The Celtic Way of EvangelismNow that I’m on vacation, I get to read!!! I’m finally working through “The Celtic Way of Evangelism” by George G. Hunter III. Subtitled, “How Christianity Can Reach the West… Again.”

Since I come from a tradition in ministry that values quantifiable numbers, I appreciated the following paragraphs talking about St. Patrick’s missionary efforts to the “barbarian” Irish Celts.

What had Patrick and his people achieved in his twenty-eight-year mission to the “barbarian” Irish Celts? The question cannot be answered with mathematical precision, but estimates are possible. We believe there were some Christians, perhaps Christian slaves or traders and their families, already living in Ireland by A.D. 432, but there was no indigenous Irish Christian Movement before Patrick. Patrick and his people launched a movement. [Emphasis mine] They baptized “many thousands” of people, probably tens of thousands… The tradition has Patrick engaging in substantial ministry in northern, central, and eastern Ireland, with some forays beyond… Louis Gougaud offers this assessment:

Most certainly he did not succeed in converting all the heathens of the island; but he won so many of them for Christ, he founded so many churches, ordained so many clerics, kindled such a zeal in men’s hearts, that it seems right to believe that to him was directly due the wonderful out-blossoming of Christianity which distinguished Ireland in the following ages. (p. 23)

Later in the book, Hunter notes that Celtic Christianity took on a different “feel” from Roman Christianity largely due to the distance and isolation of these lands.

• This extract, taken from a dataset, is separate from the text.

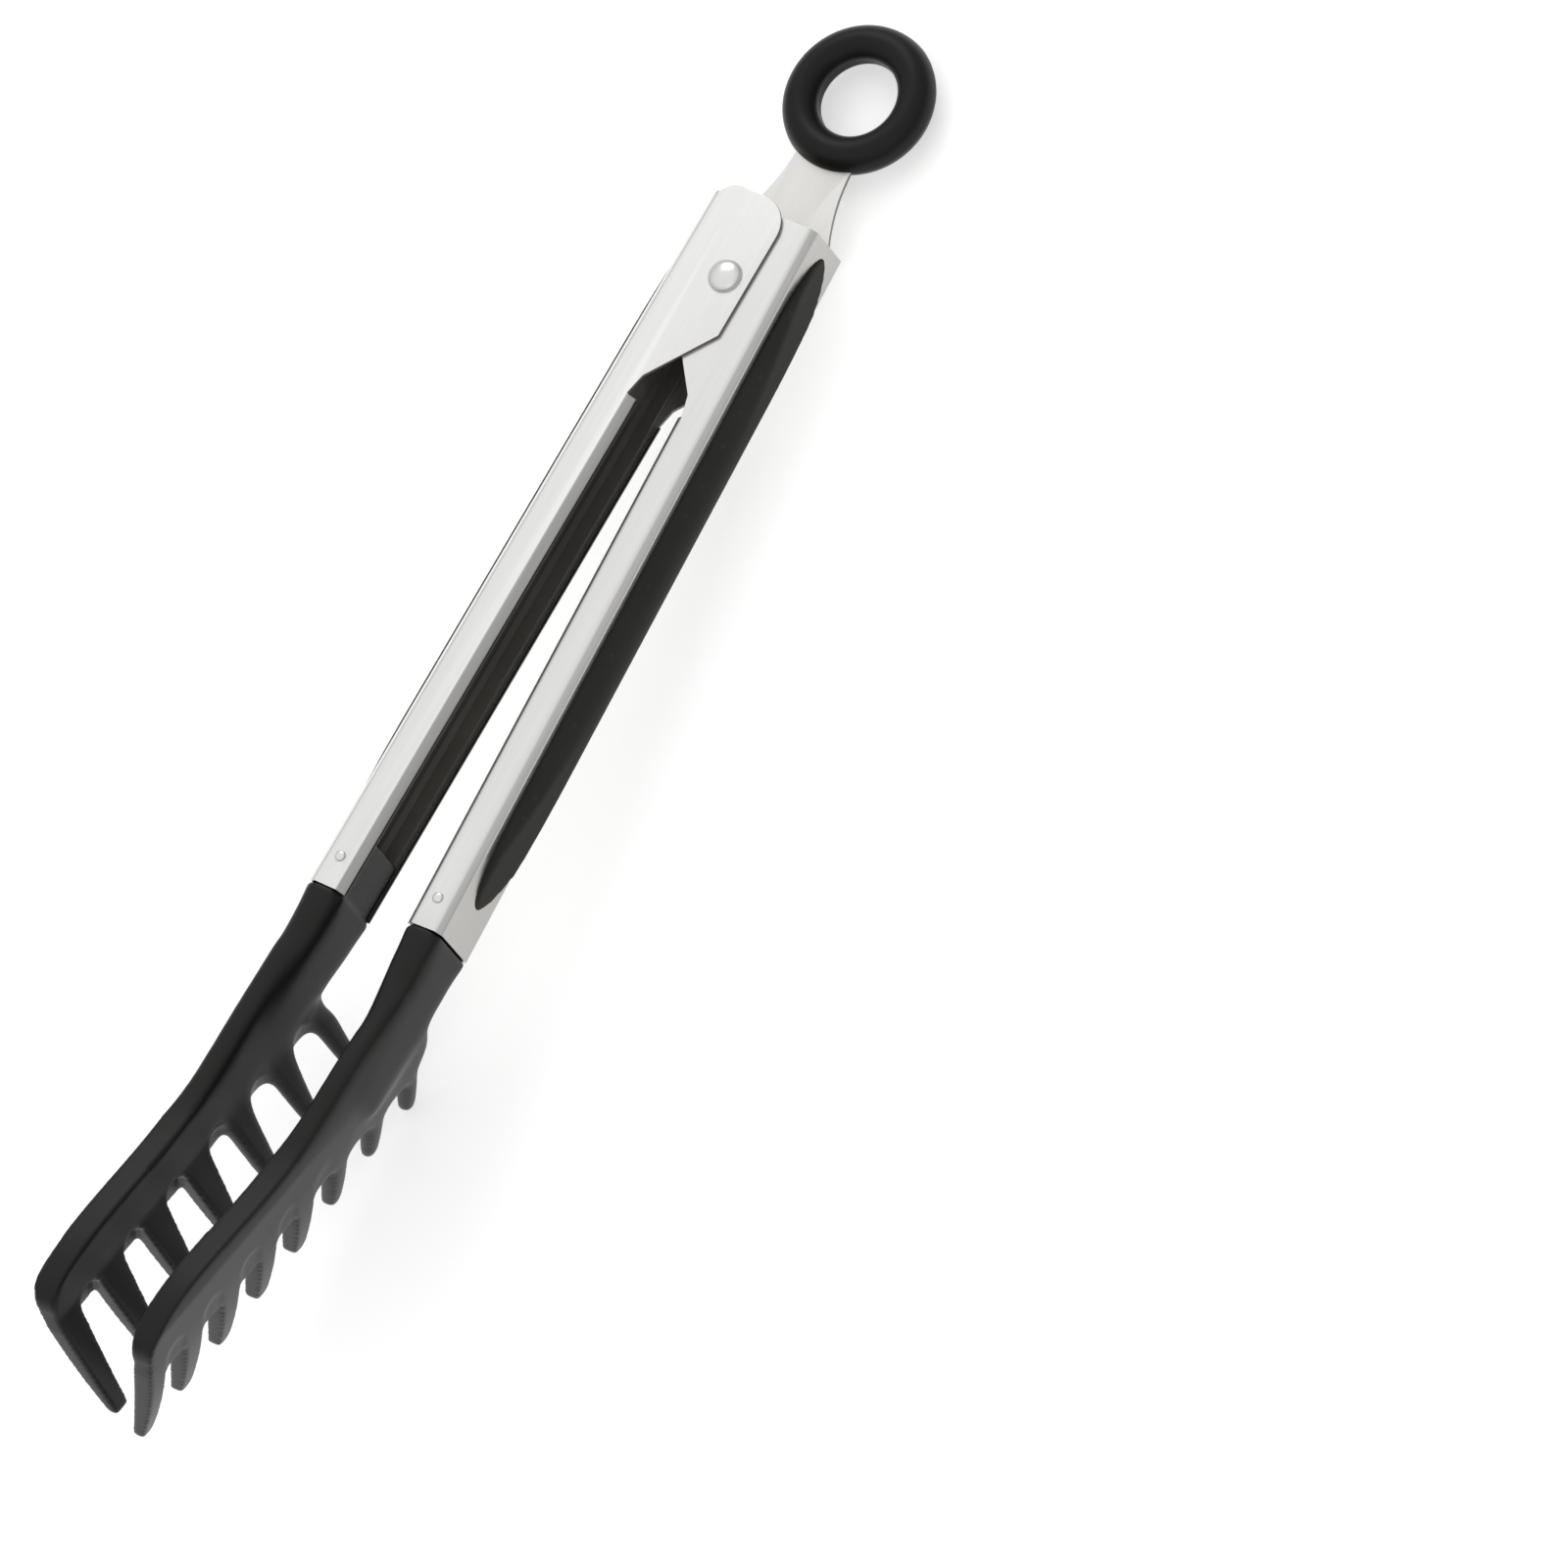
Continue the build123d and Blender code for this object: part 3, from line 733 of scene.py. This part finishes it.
finishes["paleFloor"] = paperFinish(floor)
ground = shadeSmooth(setFinish(newObject(floorMesh(floor), "floor"), "paleFloor"))
ground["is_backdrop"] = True
print("floor laid")

# Studio: bright overhead, darker low down on the right
studio = {
    "lean": -0.22,      # how far the bright part leans away from +X
    "sky": [(0.1, grey(0.34)), (0.5, grey(0.74)), (0.9, grey(0.97))],
    "softBoxes": {
        "keySoftBox": {
            "at": (-0.34, 0.44, 0.52), "towards": (0, -0.1, 0), "size": (0.42, 0.34),
            "watts": 0.85},
        "fillSoftBox": {
            "at": (0.9, -0.9, 1.4), "towards": (0, -0.2, 0), "size": (1.2, 1.2),
            "watts": 0.9},
    },
}


def makeSky(look):
    world = bpy.data.worlds.new("studio")
    scene.world = world
    world.use_nodes = True
    sky = world.node_tree
    direction = addNode(sky, "ShaderNodeTexCoord").outputs["Generated"]
    split = addNode(sky, "ShaderNodeSeparateXYZ", {0: direction})
    lean = addNode(sky, "ShaderNodeMath", {
        0: split.outputs["X"], 1: look["lean"], 2: split.outputs["Z"]}, operation="MULTIPLY_ADD")
    feed(sky, sky.nodes["Background"], {
        "Color": ramp(sky, lean.outputs[0], look["sky"]), "Strength": 1.0})


def softBox(name, look):
    light = bpy.data.lights.new(name, "AREA")
    light.shape = "RECTANGLE"
    light.size, light.size_y = look["size"]
    light.energy = look["watts"]
    at = Vector(look["at"])
    turn = (Vector(look["towards"]) - at).to_track_quat("-Z", "Y").to_matrix().to_4x4()
    newObject(light, name).matrix_world = Matrix.Translation(at) @ turn


makeSky(studio)
for name, look in studio["softBoxes"].items():
    softBox(name, look)
print("lights set:", len(studio["softBoxes"]))

# Camera: far away with a long lens, by its place and its three axes
camera = {
    "place": (3.7609, -1.7723, 6.5849),
    "right": (0.81140602, 0.47719196, -0.33750276),
    "down": (0.33597012, -0.85330016, -0.3987517),
    "ahead": (-0.47827226, 0.21015868, -0.85269512),
    "lens": 814.455, "sensor": 36.0, "clip": (0.1, 100),
}
lensData = bpy.data.cameras.new("camera")
lensData.sensor_width = camera["sensor"]
lensData.lens = camera["lens"]
lensData.clip_start, lensData.clip_end = camera["clip"]
axes = (Vector(camera["right"]), -Vector(camera["down"]), -Vector(camera["ahead"]))
rows = [[*(axis[i] for axis in axes), camera["place"][i]] for i in range(3)]
eye = newObject(lensData, "camera")
eye.matrix_world = Matrix([*rows, [0, 0, 0, 1]])
scene.camera = eye
scene.view_settings.view_transform = "Standard"
print("camera placed")

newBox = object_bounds()
over = zip([*newBox[0], *newBox[1]], [*cadBox[0], *cadBox[1]])
print("visual box less CAD box, mm:", [round((n - c) * 1000, 3) for n, c in over])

What would a visitor from Rome have noticd about Celtic Christianity that was “different”? The visitor would have observed more of a movement than an institution, . . . This movement, compared to the Roman wing of the One Church was more imaginative, and less cerebral, closer to nature and its creatures, and emphasized the “immanence” and “providence” of the Triune God more than his “transcendence.” (P. 26)

As the Celtic “monastic communities” formed, these semi-monastic communities included some monks and nuns who pursued a traditional monastic track, but also included scholars, craftsmen, artists, families and children. “all under the leaders of a lay abbot or a lay abbess. They had little use for more than a handful of ordained priests, or for people seeking ordination: they were essentially lay movements.” (P. 28)

I’ve written elsewhere that as the church begins to navigate into the challenging waters of rapid discontinous change and a shifting worldviews, it really needs to recover a sense of being a movement. Not just movement in name or by way of a label. Instead a movement that takes its model and leadership in Christ.

Hunter is doing a good job showing how Patrick’s isolation from Rome allowed him to contextualize the gospel in such a way that its expression was both Christian and Heathen. It did not utilize institutional ways, but took on forms that made sense for the Celtic settlements. It took on forms that was shaped by an understanding of mission, and not the extension of an institution.